## TASK GOAL
Reproduce the complete listing without any deviation.

## SUPPLIED MATERIAL
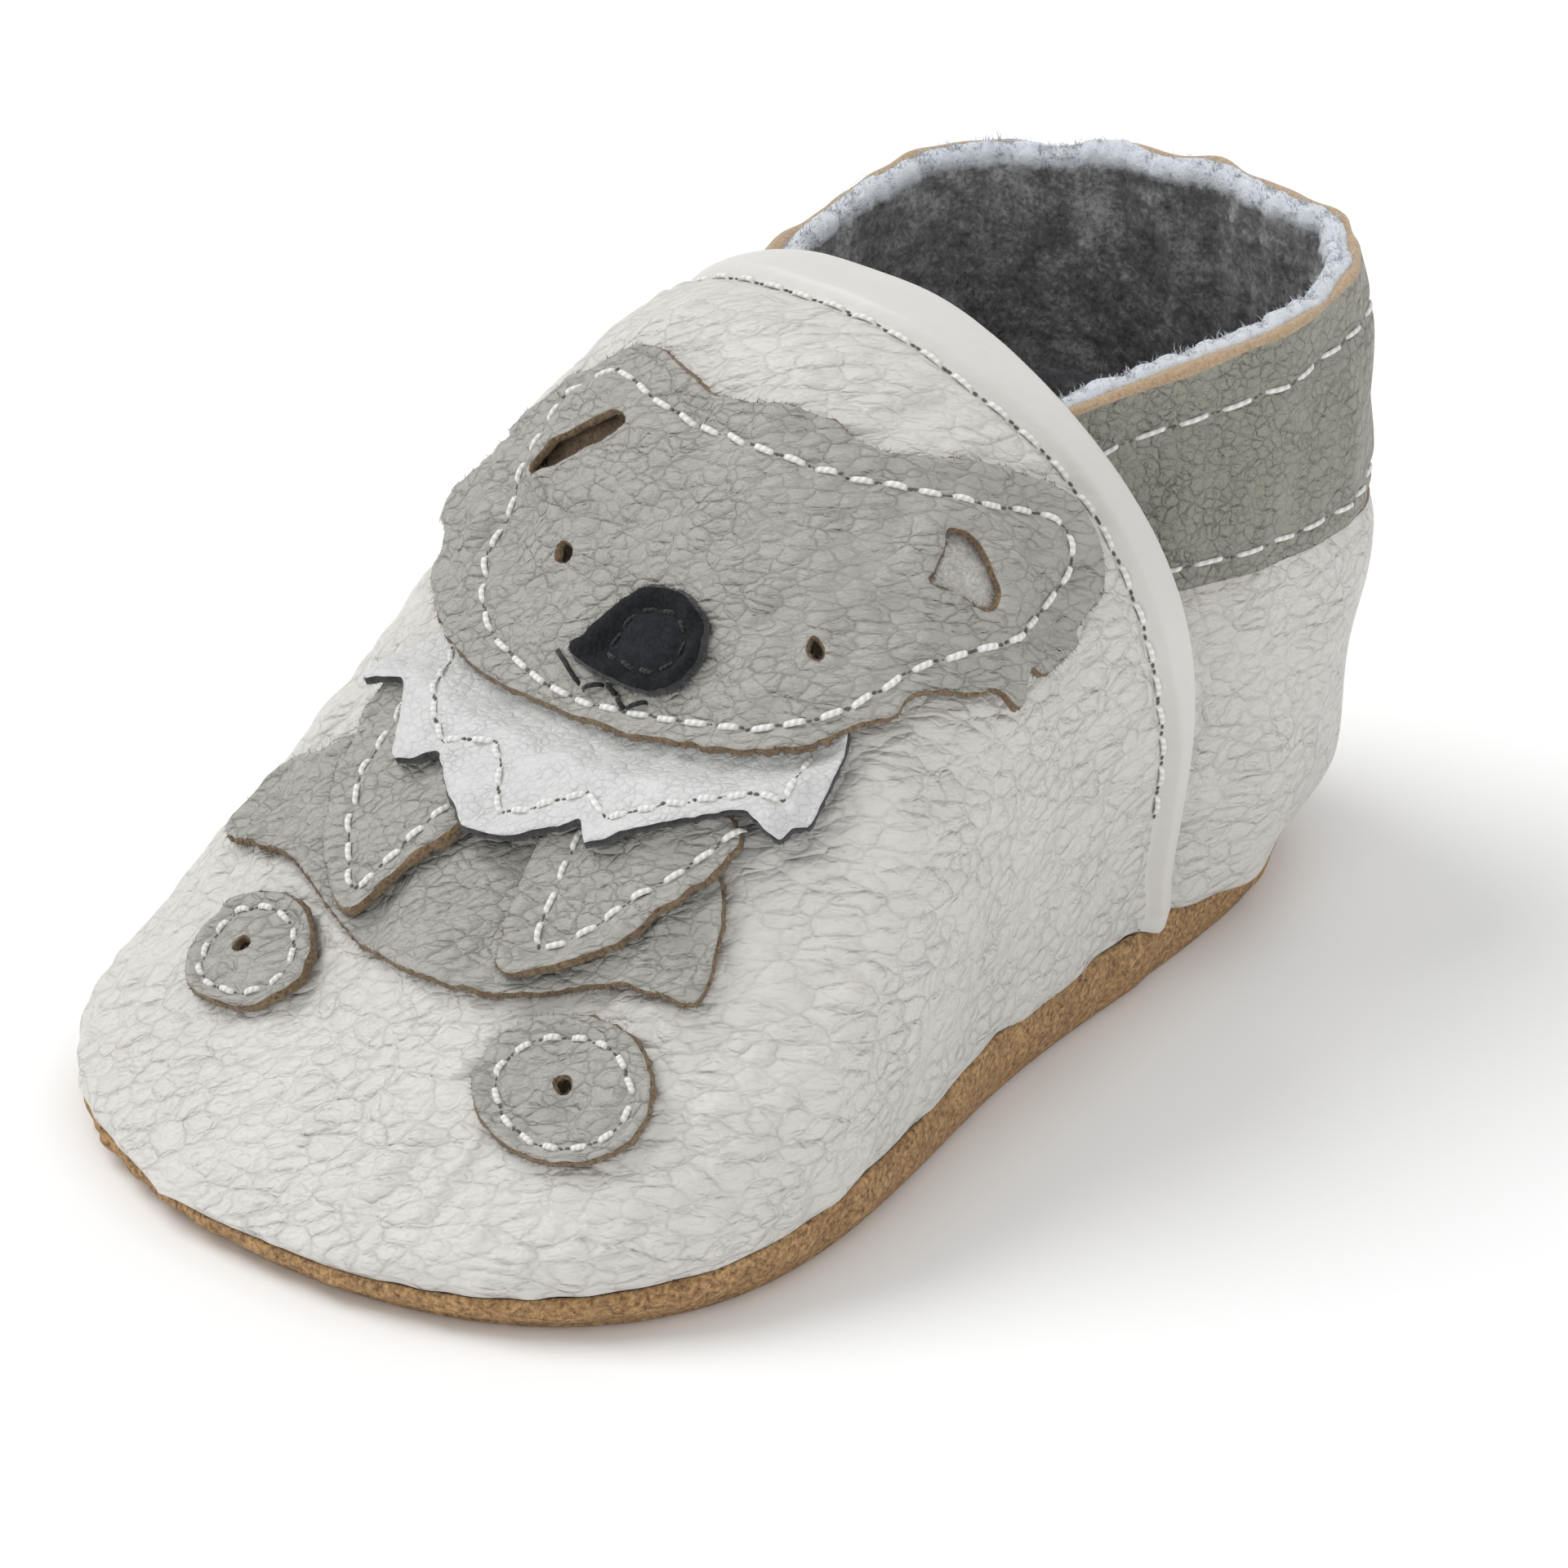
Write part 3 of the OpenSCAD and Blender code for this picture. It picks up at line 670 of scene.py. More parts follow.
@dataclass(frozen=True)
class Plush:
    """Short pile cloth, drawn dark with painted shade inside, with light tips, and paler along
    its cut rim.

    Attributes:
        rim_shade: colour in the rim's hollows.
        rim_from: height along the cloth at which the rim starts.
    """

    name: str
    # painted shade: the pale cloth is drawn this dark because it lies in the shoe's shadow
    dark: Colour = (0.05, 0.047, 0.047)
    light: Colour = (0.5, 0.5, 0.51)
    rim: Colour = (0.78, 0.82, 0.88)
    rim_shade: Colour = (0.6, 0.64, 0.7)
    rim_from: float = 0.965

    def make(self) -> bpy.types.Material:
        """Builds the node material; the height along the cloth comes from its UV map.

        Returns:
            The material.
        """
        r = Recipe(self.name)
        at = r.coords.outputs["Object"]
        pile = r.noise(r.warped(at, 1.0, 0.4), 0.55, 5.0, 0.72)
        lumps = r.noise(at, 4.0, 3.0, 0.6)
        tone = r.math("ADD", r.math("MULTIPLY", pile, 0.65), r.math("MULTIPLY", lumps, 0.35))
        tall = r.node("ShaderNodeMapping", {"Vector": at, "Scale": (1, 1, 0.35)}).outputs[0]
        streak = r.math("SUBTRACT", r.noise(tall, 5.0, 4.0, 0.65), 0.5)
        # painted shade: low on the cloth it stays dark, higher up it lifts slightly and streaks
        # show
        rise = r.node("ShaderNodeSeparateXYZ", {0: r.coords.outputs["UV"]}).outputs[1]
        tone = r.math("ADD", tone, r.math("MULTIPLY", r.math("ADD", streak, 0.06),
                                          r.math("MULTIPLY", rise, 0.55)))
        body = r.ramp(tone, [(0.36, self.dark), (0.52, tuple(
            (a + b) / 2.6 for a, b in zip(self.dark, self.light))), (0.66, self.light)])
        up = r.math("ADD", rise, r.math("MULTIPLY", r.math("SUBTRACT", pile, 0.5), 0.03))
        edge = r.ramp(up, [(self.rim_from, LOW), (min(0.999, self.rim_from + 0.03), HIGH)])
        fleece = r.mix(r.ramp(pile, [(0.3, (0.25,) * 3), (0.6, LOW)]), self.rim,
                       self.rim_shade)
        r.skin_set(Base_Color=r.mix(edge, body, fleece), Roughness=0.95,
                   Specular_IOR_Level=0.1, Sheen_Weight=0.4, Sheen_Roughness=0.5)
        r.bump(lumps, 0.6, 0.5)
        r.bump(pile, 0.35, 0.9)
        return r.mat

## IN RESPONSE
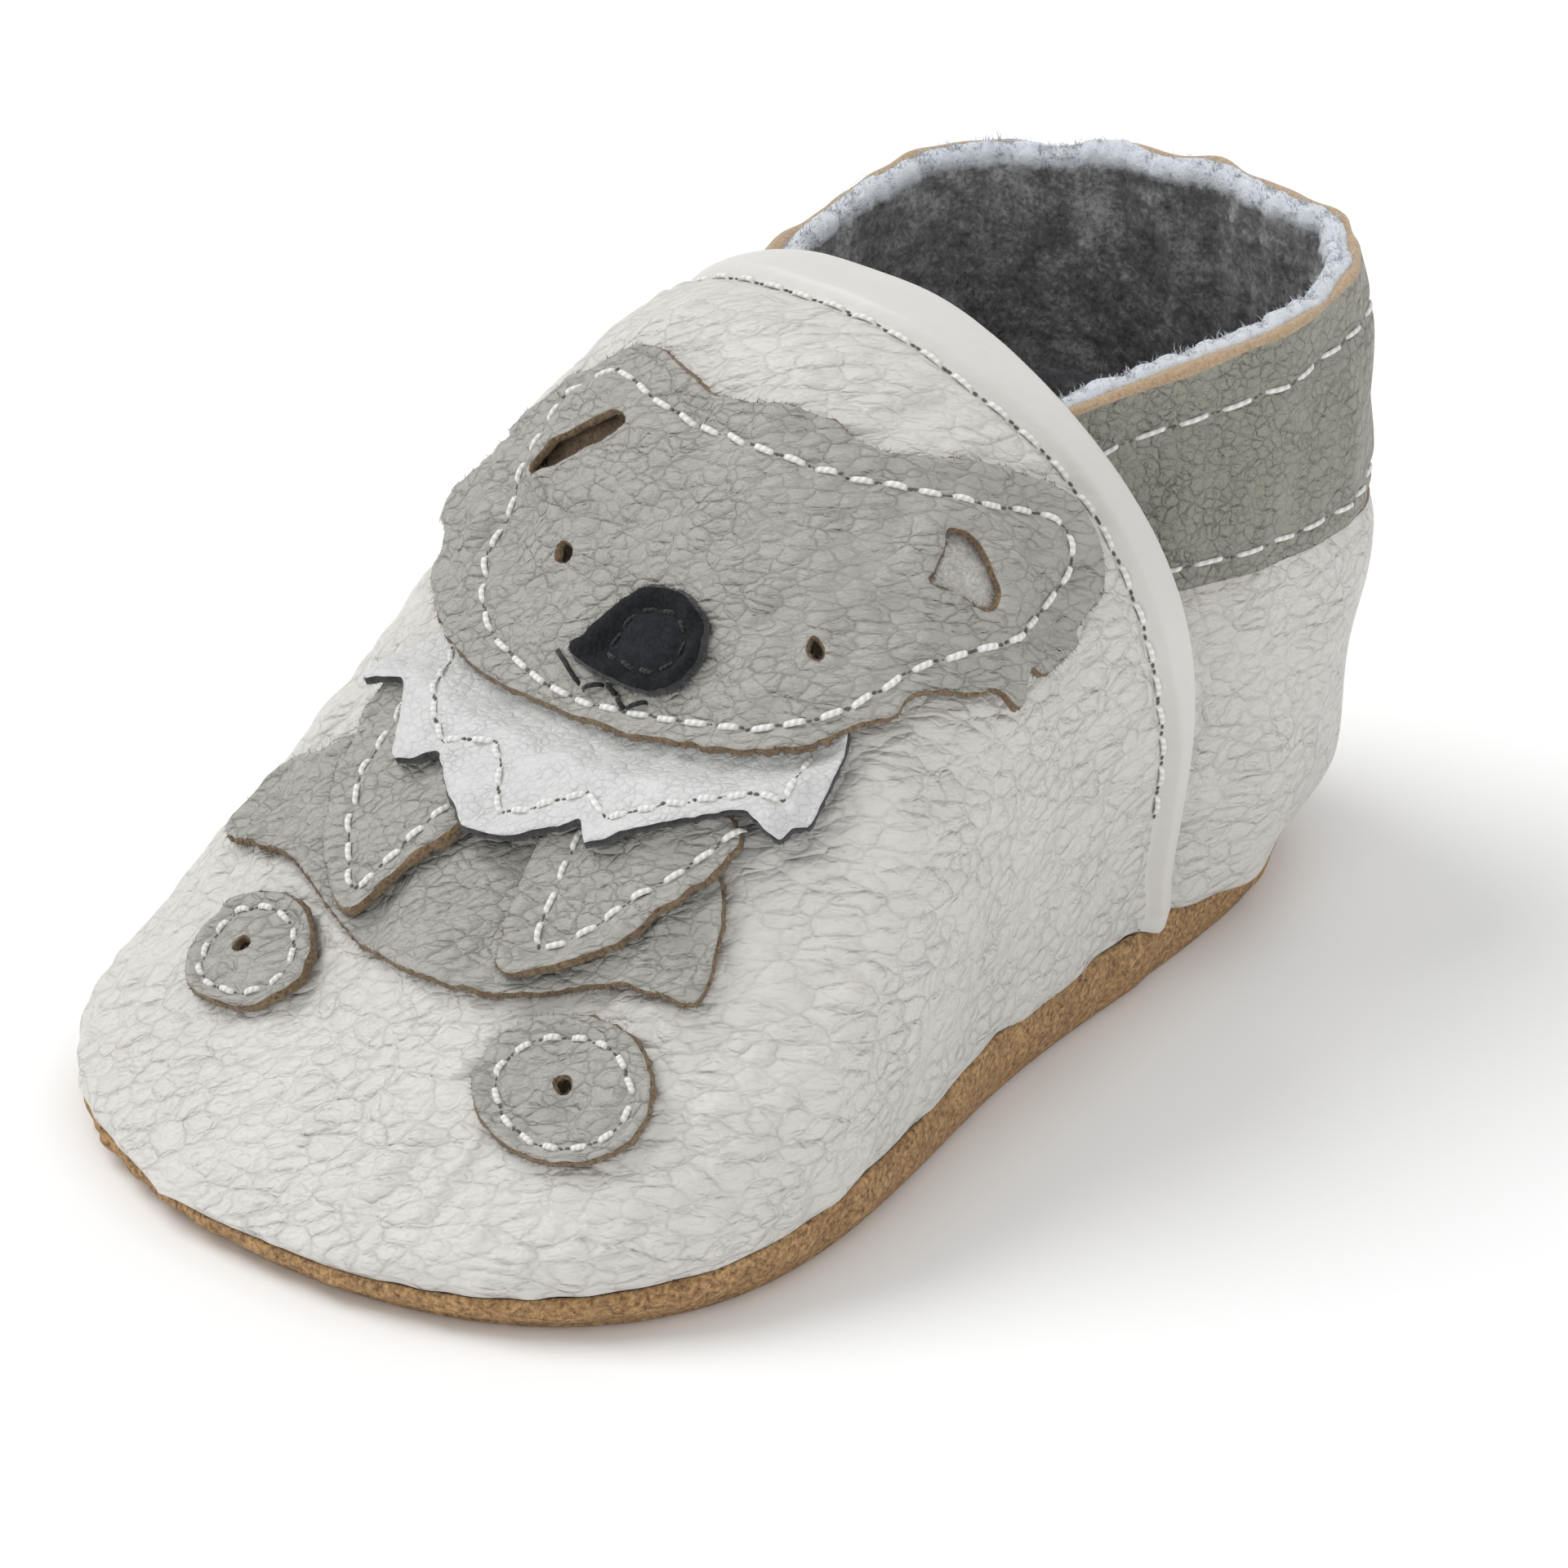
Write part 3 of the OpenSCAD and Blender code for this picture. It picks up at line 670 of scene.py. More parts follow.
@dataclass(frozen=True)
class Plush:
    """Short pile cloth, drawn dark with painted shade inside, with light tips, and paler along
    its cut rim.

    Attributes:
        rim_shade: colour in the rim's hollows.
        rim_from: height along the cloth at which the rim starts.
    """

    name: str
    # painted shade: the pale cloth is drawn this dark because it lies in the shoe's shadow
    dark: Colour = (0.05, 0.047, 0.047)
    light: Colour = (0.5, 0.5, 0.51)
    rim: Colour = (0.78, 0.82, 0.88)
    rim_shade: Colour = (0.6, 0.64, 0.7)
    rim_from: float = 0.965

    def make(self) -> bpy.types.Material:
        """Builds the node material; the height along the cloth comes from its UV map.

        Returns:
            The material.
        """
        r = Recipe(self.name)
        at = r.coords.outputs["Object"]
        pile = r.noise(r.warped(at, 1.0, 0.4), 0.55, 5.0, 0.72)
        lumps = r.noise(at, 4.0, 3.0, 0.6)
        tone = r.math("ADD", r.math("MULTIPLY", pile, 0.65), r.math("MULTIPLY", lumps, 0.35))
        tall = r.node("ShaderNodeMapping", {"Vector": at, "Scale": (1, 1, 0.35)}).outputs[0]
        streak = r.math("SUBTRACT", r.noise(tall, 5.0, 4.0, 0.65), 0.5)
        # painted shade: low on the cloth it stays dark, higher up it lifts slightly and streaks
        # show
        rise = r.node("ShaderNodeSeparateXYZ", {0: r.coords.outputs["UV"]}).outputs[1]
        tone = r.math("ADD", tone, r.math("MULTIPLY", r.math("ADD", streak, 0.06),
                                          r.math("MULTIPLY", rise, 0.55)))
        body = r.ramp(tone, [(0.36, self.dark), (0.52, tuple(
            (a + b) / 2.6 for a, b in zip(self.dark, self.light))), (0.66, self.light)])
        up = r.math("ADD", rise, r.math("MULTIPLY", r.math("SUBTRACT", pile, 0.5), 0.03))
        edge = r.ramp(up, [(self.rim_from, LOW), (min(0.999, self.rim_from + 0.03), HIGH)])
        fleece = r.mix(r.ramp(pile, [(0.3, (0.25,) * 3), (0.6, LOW)]), self.rim,
                       self.rim_shade)
        r.skin_set(Base_Color=r.mix(edge, body, fleece), Roughness=0.95,
                   Specular_IOR_Level=0.1, Sheen_Weight=0.4, Sheen_Roughness=0.5)
        r.bump(lumps, 0.6, 0.5)
        r.bump(pile, 0.35, 0.9)
        return r.mat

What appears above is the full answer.